Quote the data below in full, please, without altering anything.

[Dataset content]
————————
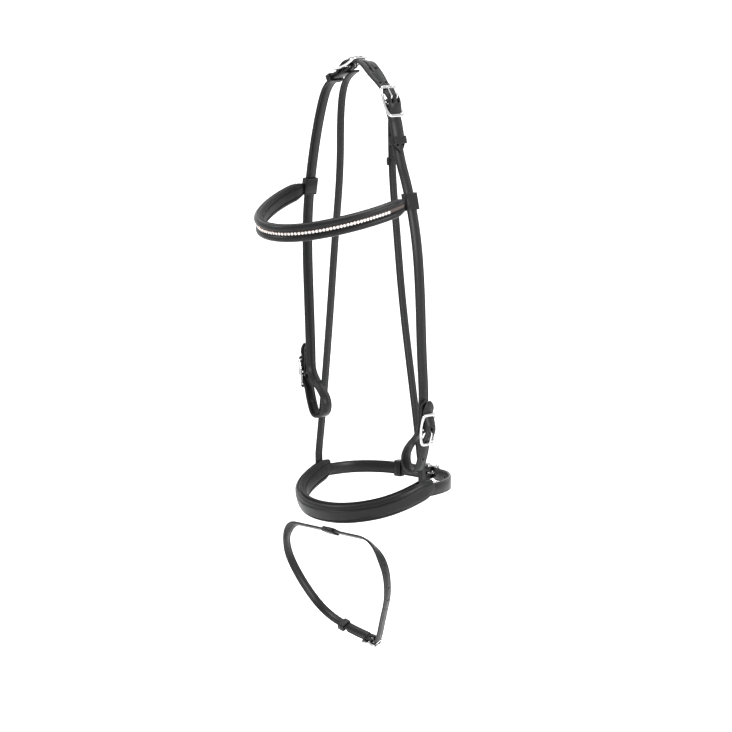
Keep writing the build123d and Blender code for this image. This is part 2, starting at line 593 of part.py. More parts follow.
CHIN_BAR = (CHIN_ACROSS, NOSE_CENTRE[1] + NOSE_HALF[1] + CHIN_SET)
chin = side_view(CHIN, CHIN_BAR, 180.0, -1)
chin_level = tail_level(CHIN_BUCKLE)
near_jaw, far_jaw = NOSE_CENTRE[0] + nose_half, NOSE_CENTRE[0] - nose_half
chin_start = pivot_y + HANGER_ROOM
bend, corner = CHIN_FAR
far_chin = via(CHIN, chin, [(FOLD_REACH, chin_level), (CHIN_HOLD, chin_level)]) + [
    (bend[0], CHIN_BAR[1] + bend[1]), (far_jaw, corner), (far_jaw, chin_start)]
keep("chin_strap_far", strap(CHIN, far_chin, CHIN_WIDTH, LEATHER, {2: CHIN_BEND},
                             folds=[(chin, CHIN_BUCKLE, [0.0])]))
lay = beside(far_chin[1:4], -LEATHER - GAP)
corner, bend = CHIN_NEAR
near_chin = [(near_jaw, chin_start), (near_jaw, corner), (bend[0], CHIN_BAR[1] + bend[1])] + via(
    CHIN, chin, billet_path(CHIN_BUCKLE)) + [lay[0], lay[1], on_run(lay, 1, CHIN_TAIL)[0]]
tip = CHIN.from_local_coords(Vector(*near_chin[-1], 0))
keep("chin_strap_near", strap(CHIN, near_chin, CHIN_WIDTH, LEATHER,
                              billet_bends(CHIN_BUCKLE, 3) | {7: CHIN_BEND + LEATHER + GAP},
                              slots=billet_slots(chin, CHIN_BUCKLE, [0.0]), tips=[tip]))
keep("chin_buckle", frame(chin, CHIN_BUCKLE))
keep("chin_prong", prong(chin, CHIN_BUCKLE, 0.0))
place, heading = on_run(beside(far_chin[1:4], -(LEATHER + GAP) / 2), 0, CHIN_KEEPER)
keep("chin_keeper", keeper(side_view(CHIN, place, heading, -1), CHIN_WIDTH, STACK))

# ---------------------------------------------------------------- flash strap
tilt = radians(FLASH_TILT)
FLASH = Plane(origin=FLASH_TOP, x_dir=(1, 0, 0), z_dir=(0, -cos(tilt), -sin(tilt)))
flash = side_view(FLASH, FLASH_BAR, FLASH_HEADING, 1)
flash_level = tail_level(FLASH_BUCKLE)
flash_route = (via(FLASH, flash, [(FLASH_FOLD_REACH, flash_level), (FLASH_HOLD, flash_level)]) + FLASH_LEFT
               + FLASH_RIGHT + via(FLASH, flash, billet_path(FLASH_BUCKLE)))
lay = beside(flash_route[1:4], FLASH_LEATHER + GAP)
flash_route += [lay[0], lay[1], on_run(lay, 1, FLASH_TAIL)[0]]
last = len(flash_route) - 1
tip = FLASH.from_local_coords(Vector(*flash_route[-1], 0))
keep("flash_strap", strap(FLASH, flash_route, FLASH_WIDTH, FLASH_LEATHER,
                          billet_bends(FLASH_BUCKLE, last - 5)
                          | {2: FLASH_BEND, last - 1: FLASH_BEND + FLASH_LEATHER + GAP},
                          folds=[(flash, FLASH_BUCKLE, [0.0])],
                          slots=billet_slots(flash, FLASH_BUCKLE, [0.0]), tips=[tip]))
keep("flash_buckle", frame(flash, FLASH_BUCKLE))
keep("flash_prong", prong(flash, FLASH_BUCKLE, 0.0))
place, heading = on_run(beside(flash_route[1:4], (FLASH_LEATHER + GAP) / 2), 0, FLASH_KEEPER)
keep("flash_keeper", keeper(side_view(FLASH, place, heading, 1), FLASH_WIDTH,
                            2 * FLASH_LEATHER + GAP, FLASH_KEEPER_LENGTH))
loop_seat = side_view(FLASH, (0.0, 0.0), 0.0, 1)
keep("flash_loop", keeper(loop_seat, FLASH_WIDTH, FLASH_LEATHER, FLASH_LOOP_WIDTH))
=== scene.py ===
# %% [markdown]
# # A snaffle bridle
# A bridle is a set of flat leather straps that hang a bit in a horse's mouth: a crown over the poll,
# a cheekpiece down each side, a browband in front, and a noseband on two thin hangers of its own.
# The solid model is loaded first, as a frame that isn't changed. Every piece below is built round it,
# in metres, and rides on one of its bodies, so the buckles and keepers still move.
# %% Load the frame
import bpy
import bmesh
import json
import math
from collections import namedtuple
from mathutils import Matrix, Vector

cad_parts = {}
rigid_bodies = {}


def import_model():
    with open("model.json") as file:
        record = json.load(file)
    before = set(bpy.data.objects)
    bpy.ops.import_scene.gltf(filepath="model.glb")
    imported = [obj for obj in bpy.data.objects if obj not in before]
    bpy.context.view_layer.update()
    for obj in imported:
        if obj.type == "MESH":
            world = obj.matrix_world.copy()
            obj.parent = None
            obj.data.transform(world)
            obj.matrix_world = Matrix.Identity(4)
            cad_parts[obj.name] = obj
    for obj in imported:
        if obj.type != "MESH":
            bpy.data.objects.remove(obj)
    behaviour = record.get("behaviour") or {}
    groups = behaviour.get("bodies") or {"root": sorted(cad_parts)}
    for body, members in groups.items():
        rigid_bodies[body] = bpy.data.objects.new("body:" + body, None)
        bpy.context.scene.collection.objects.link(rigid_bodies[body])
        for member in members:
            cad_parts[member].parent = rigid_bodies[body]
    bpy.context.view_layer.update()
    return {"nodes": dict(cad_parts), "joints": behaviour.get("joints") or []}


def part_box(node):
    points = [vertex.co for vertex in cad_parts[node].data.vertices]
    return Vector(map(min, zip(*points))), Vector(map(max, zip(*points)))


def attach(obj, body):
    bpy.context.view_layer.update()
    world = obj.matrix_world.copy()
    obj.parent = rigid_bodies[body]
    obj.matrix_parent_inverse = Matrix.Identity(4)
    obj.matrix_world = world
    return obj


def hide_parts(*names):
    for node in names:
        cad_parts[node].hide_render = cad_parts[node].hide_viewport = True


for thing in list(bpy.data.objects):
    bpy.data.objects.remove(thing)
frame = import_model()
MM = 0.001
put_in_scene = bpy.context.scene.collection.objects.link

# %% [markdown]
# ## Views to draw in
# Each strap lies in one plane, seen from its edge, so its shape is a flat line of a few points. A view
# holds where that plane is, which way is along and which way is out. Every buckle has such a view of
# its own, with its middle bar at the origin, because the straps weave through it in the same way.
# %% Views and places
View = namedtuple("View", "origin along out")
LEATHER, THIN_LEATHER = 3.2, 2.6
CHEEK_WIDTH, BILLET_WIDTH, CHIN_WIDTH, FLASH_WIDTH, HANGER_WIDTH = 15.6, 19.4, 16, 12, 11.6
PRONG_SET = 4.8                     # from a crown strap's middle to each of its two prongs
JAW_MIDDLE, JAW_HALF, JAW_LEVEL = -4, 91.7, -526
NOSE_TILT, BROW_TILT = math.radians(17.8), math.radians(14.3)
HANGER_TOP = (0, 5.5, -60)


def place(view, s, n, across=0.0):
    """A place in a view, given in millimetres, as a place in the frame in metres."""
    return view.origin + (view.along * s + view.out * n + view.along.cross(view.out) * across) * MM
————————
[Exercise response]
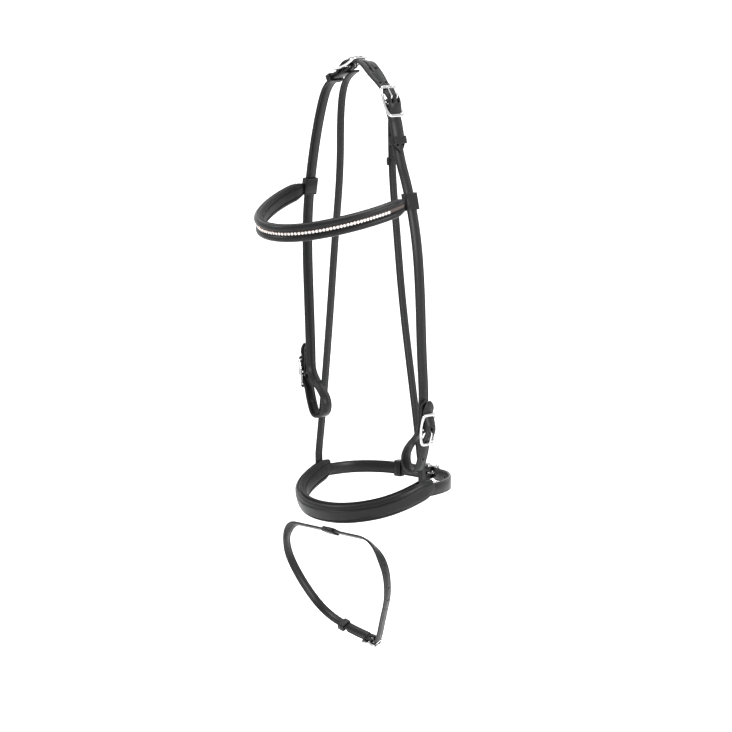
Keep writing the build123d and Blender code for this image. This is part 2, starting at line 593 of part.py. More parts follow.
CHIN_BAR = (CHIN_ACROSS, NOSE_CENTRE[1] + NOSE_HALF[1] + CHIN_SET)
chin = side_view(CHIN, CHIN_BAR, 180.0, -1)
chin_level = tail_level(CHIN_BUCKLE)
near_jaw, far_jaw = NOSE_CENTRE[0] + nose_half, NOSE_CENTRE[0] - nose_half
chin_start = pivot_y + HANGER_ROOM
bend, corner = CHIN_FAR
far_chin = via(CHIN, chin, [(FOLD_REACH, chin_level), (CHIN_HOLD, chin_level)]) + [
    (bend[0], CHIN_BAR[1] + bend[1]), (far_jaw, corner), (far_jaw, chin_start)]
keep("chin_strap_far", strap(CHIN, far_chin, CHIN_WIDTH, LEATHER, {2: CHIN_BEND},
                             folds=[(chin, CHIN_BUCKLE, [0.0])]))
lay = beside(far_chin[1:4], -LEATHER - GAP)
corner, bend = CHIN_NEAR
near_chin = [(near_jaw, chin_start), (near_jaw, corner), (bend[0], CHIN_BAR[1] + bend[1])] + via(
    CHIN, chin, billet_path(CHIN_BUCKLE)) + [lay[0], lay[1], on_run(lay, 1, CHIN_TAIL)[0]]
tip = CHIN.from_local_coords(Vector(*near_chin[-1], 0))
keep("chin_strap_near", strap(CHIN, near_chin, CHIN_WIDTH, LEATHER,
                              billet_bends(CHIN_BUCKLE, 3) | {7: CHIN_BEND + LEATHER + GAP},
                              slots=billet_slots(chin, CHIN_BUCKLE, [0.0]), tips=[tip]))
keep("chin_buckle", frame(chin, CHIN_BUCKLE))
keep("chin_prong", prong(chin, CHIN_BUCKLE, 0.0))
place, heading = on_run(beside(far_chin[1:4], -(LEATHER + GAP) / 2), 0, CHIN_KEEPER)
keep("chin_keeper", keeper(side_view(CHIN, place, heading, -1), CHIN_WIDTH, STACK))

# ---------------------------------------------------------------- flash strap
tilt = radians(FLASH_TILT)
FLASH = Plane(origin=FLASH_TOP, x_dir=(1, 0, 0), z_dir=(0, -cos(tilt), -sin(tilt)))
flash = side_view(FLASH, FLASH_BAR, FLASH_HEADING, 1)
flash_level = tail_level(FLASH_BUCKLE)
flash_route = (via(FLASH, flash, [(FLASH_FOLD_REACH, flash_level), (FLASH_HOLD, flash_level)]) + FLASH_LEFT
               + FLASH_RIGHT + via(FLASH, flash, billet_path(FLASH_BUCKLE)))
lay = beside(flash_route[1:4], FLASH_LEATHER + GAP)
flash_route += [lay[0], lay[1], on_run(lay, 1, FLASH_TAIL)[0]]
last = len(flash_route) - 1
tip = FLASH.from_local_coords(Vector(*flash_route[-1], 0))
keep("flash_strap", strap(FLASH, flash_route, FLASH_WIDTH, FLASH_LEATHER,
                          billet_bends(FLASH_BUCKLE, last - 5)
                          | {2: FLASH_BEND, last - 1: FLASH_BEND + FLASH_LEATHER + GAP},
                          folds=[(flash, FLASH_BUCKLE, [0.0])],
                          slots=billet_slots(flash, FLASH_BUCKLE, [0.0]), tips=[tip]))
keep("flash_buckle", frame(flash, FLASH_BUCKLE))
keep("flash_prong", prong(flash, FLASH_BUCKLE, 0.0))
place, heading = on_run(beside(flash_route[1:4], (FLASH_LEATHER + GAP) / 2), 0, FLASH_KEEPER)
keep("flash_keeper", keeper(side_view(FLASH, place, heading, 1), FLASH_WIDTH,
                            2 * FLASH_LEATHER + GAP, FLASH_KEEPER_LENGTH))
loop_seat = side_view(FLASH, (0.0, 0.0), 0.0, 1)
keep("flash_loop", keeper(loop_seat, FLASH_WIDTH, FLASH_LEATHER, FLASH_LOOP_WIDTH))
=== scene.py ===
# %% [markdown]
# # A snaffle bridle
# A bridle is a set of flat leather straps that hang a bit in a horse's mouth: a crown over the poll,
# a cheekpiece down each side, a browband in front, and a noseband on two thin hangers of its own.
# The solid model is loaded first, as a frame that isn't changed. Every piece below is built round it,
# in metres, and rides on one of its bodies, so the buckles and keepers still move.
# %% Load the frame
import bpy
import bmesh
import json
import math
from collections import namedtuple
from mathutils import Matrix, Vector

cad_parts = {}
rigid_bodies = {}


def import_model():
    with open("model.json") as file:
        record = json.load(file)
    before = set(bpy.data.objects)
    bpy.ops.import_scene.gltf(filepath="model.glb")
    imported = [obj for obj in bpy.data.objects if obj not in before]
    bpy.context.view_layer.update()
    for obj in imported:
        if obj.type == "MESH":
            world = obj.matrix_world.copy()
            obj.parent = None
            obj.data.transform(world)
            obj.matrix_world = Matrix.Identity(4)
            cad_parts[obj.name] = obj
    for obj in imported:
        if obj.type != "MESH":
            bpy.data.objects.remove(obj)
    behaviour = record.get("behaviour") or {}
    groups = behaviour.get("bodies") or {"root": sorted(cad_parts)}
    for body, members in groups.items():
        rigid_bodies[body] = bpy.data.objects.new("body:" + body, None)
        bpy.context.scene.collection.objects.link(rigid_bodies[body])
        for member in members:
            cad_parts[member].parent = rigid_bodies[body]
    bpy.context.view_layer.update()
    return {"nodes": dict(cad_parts), "joints": behaviour.get("joints") or []}


def part_box(node):
    points = [vertex.co for vertex in cad_parts[node].data.vertices]
    return Vector(map(min, zip(*points))), Vector(map(max, zip(*points)))


def attach(obj, body):
    bpy.context.view_layer.update()
    world = obj.matrix_world.copy()
    obj.parent = rigid_bodies[body]
    obj.matrix_parent_inverse = Matrix.Identity(4)
    obj.matrix_world = world
    return obj


def hide_parts(*names):
    for node in names:
        cad_parts[node].hide_render = cad_parts[node].hide_viewport = True


for thing in list(bpy.data.objects):
    bpy.data.objects.remove(thing)
frame = import_model()
MM = 0.001
put_in_scene = bpy.context.scene.collection.objects.link

# %% [markdown]
# ## Views to draw in
# Each strap lies in one plane, seen from its edge, so its shape is a flat line of a few points. A view
# holds where that plane is, which way is along and which way is out. Every buckle has such a view of
# its own, with its middle bar at the origin, because the straps weave through it in the same way.
# %% Views and places
View = namedtuple("View", "origin along out")
LEATHER, THIN_LEATHER = 3.2, 2.6
CHEEK_WIDTH, BILLET_WIDTH, CHIN_WIDTH, FLASH_WIDTH, HANGER_WIDTH = 15.6, 19.4, 16, 12, 11.6
PRONG_SET = 4.8                     # from a crown strap's middle to each of its two prongs
JAW_MIDDLE, JAW_HALF, JAW_LEVEL = -4, 91.7, -526
NOSE_TILT, BROW_TILT = math.radians(17.8), math.radians(14.3)
HANGER_TOP = (0, 5.5, -60)


def place(view, s, n, across=0.0):
    """A place in a view, given in millimetres, as a place in the frame in metres."""
    return view.origin + (view.along * s + view.out * n + view.along.cross(view.out) * across) * MM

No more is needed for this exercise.